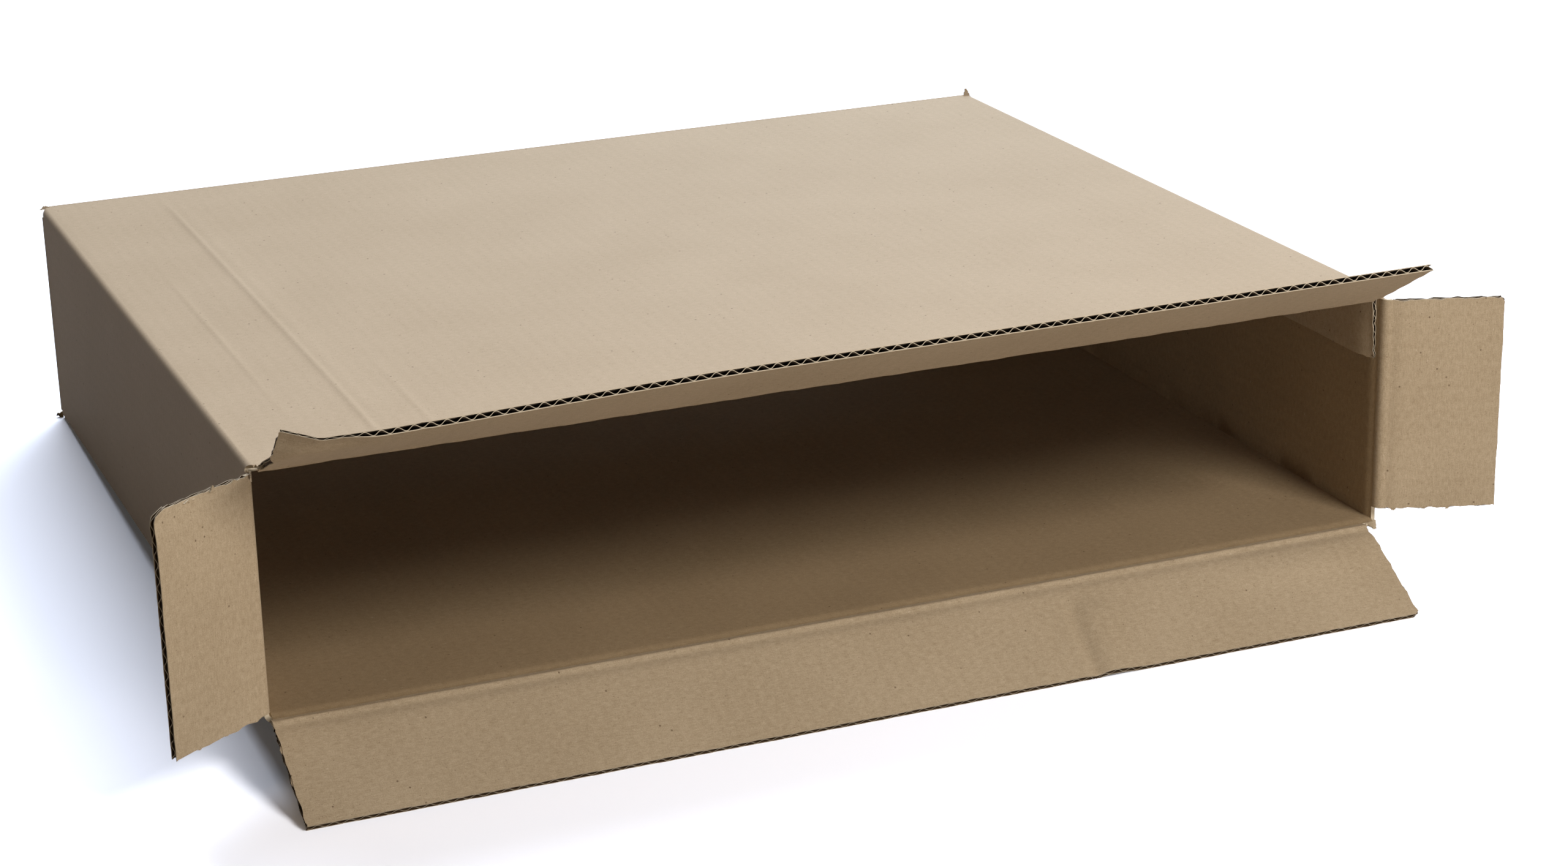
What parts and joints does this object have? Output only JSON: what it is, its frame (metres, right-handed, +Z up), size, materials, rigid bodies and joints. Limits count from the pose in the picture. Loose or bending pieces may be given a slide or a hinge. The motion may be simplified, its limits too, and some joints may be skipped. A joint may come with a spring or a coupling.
{
  "type": "folding shipping box",
  "caption": "Shallow corrugated shipping box on its wide side, far end glued shut, four mouth flaps that fold in and out",
  "frame": {"origin": "on the floor, under the middle of the box with its mouth flaps as they stand", "axes": "+X along the mouth, to the right for someone who looks into it; -Y is the way the mouth faces; +Z up. The box itself leans back 3.2 degrees about X, because its folded bottom flap props up the mouth"},
  "size_m": [0.609, 0.479, 0.1623],
  "materials": {
    "kraft_board": "uncoated brown kraft liner, matte, with fine fibres and faint flute lines"
  },
  "bodies": {
    "body": {"box_body": "kraft_board"},
    "top_flap": {"top_flap": "kraft_board"},
    "bottom_flap": {"bottom_flap": "kraft_board"},
    "left_flap": {"left_flap": "kraft_board"},
    "right_flap": {"right_flap": "kraft_board"}
  },
  "joints": [
    {"name": "top_flap_hinge", "type": "hinge", "parent": "body", "child": "top_flap", "pos_m": [-0.00242, -0.18568, 0.1334], "axis": [-1, 0, 0], "range_deg": [-120.7, 144.3]},
    {"name": "bottom_flap_hinge", "type": "hinge", "parent": "body", "child": "bottom_flap", "pos_m": [-0.00242, -0.19179, 0.02337], "axis": [1, 0, 0], "range_deg": [-120, 145]},
    {"name": "left_flap_hinge", "type": "hinge", "parent": "body", "child": "left_flap", "pos_m": [-0.26052, -0.18564, 0.07822], "axis": [0, -0.0555, -0.9985], "range_deg": [-147.9, 117.1]},
    {"name": "right_flap_hinge", "type": "hinge", "parent": "body", "child": "right_flap", "pos_m": [0.25568, -0.18564, 0.07822], "axis": [0, 0.0555, 0.9985], "range_deg": [-160, 105]}
  ]
}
┄┄┄┄┄┄┄┄┄┄┄┄┄┄┄┄┄┄┄┄
## [Work instructions]
From the listing above, reproduce all the lines exactly.

## [Completed task]
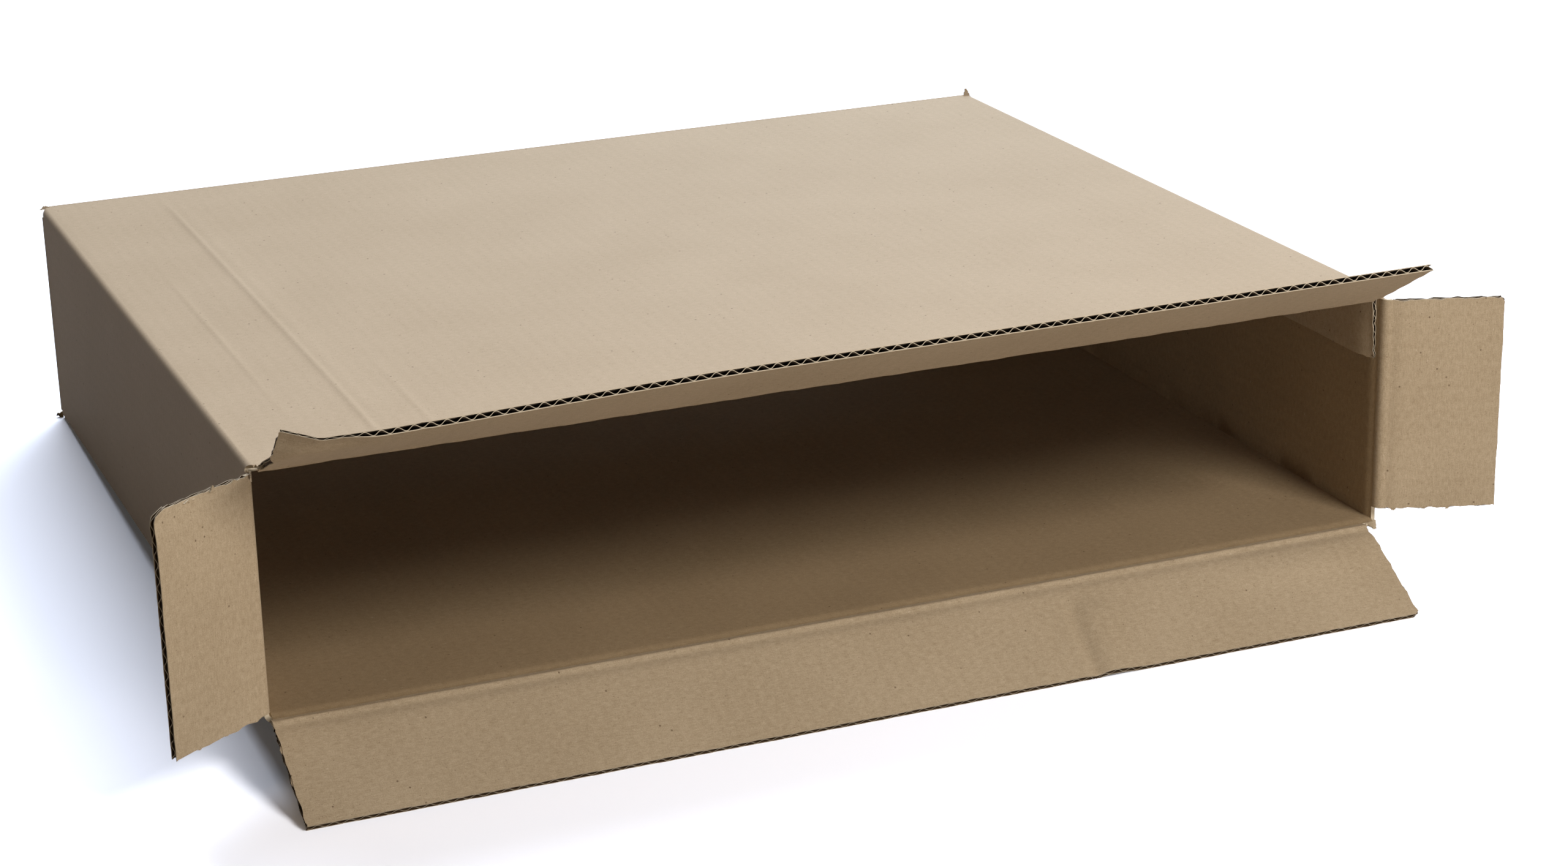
What parts and joints does this object have? Output only JSON: what it is, its frame (metres, right-handed, +Z up), size, materials, rigid bodies and joints. Limits count from the pose in the picture. Loose or bending pieces may be given a slide or a hinge. The motion may be simplified, its limits too, and some joints may be skipped. A joint may come with a spring or a coupling.
{
  "type": "folding shipping box",
  "caption": "Shallow corrugated shipping box on its wide side, far end glued shut, four mouth flaps that fold in and out",
  "frame": {"origin": "on the floor, under the middle of the box with its mouth flaps as they stand", "axes": "+X along the mouth, to the right for someone who looks into it; -Y is the way the mouth faces; +Z up. The box itself leans back 3.2 degrees about X, because its folded bottom flap props up the mouth"},
  "size_m": [0.609, 0.479, 0.1623],
  "materials": {
    "kraft_board": "uncoated brown kraft liner, matte, with fine fibres and faint flute lines"
  },
  "bodies": {
    "body": {"box_body": "kraft_board"},
    "top_flap": {"top_flap": "kraft_board"},
    "bottom_flap": {"bottom_flap": "kraft_board"},
    "left_flap": {"left_flap": "kraft_board"},
    "right_flap": {"right_flap": "kraft_board"}
  },
  "joints": [
    {"name": "top_flap_hinge", "type": "hinge", "parent": "body", "child": "top_flap", "pos_m": [-0.00242, -0.18568, 0.1334], "axis": [-1, 0, 0], "range_deg": [-120.7, 144.3]},
    {"name": "bottom_flap_hinge", "type": "hinge", "parent": "body", "child": "bottom_flap", "pos_m": [-0.00242, -0.19179, 0.02337], "axis": [1, 0, 0], "range_deg": [-120, 145]},
    {"name": "left_flap_hinge", "type": "hinge", "parent": "body", "child": "left_flap", "pos_m": [-0.26052, -0.18564, 0.07822], "axis": [0, -0.0555, -0.9985], "range_deg": [-147.9, 117.1]},
    {"name": "right_flap_hinge", "type": "hinge", "parent": "body", "child": "right_flap", "pos_m": [0.25568, -0.18564, 0.07822], "axis": [0, 0.0555, 0.9985], "range_deg": [-160, 105]}
  ]
}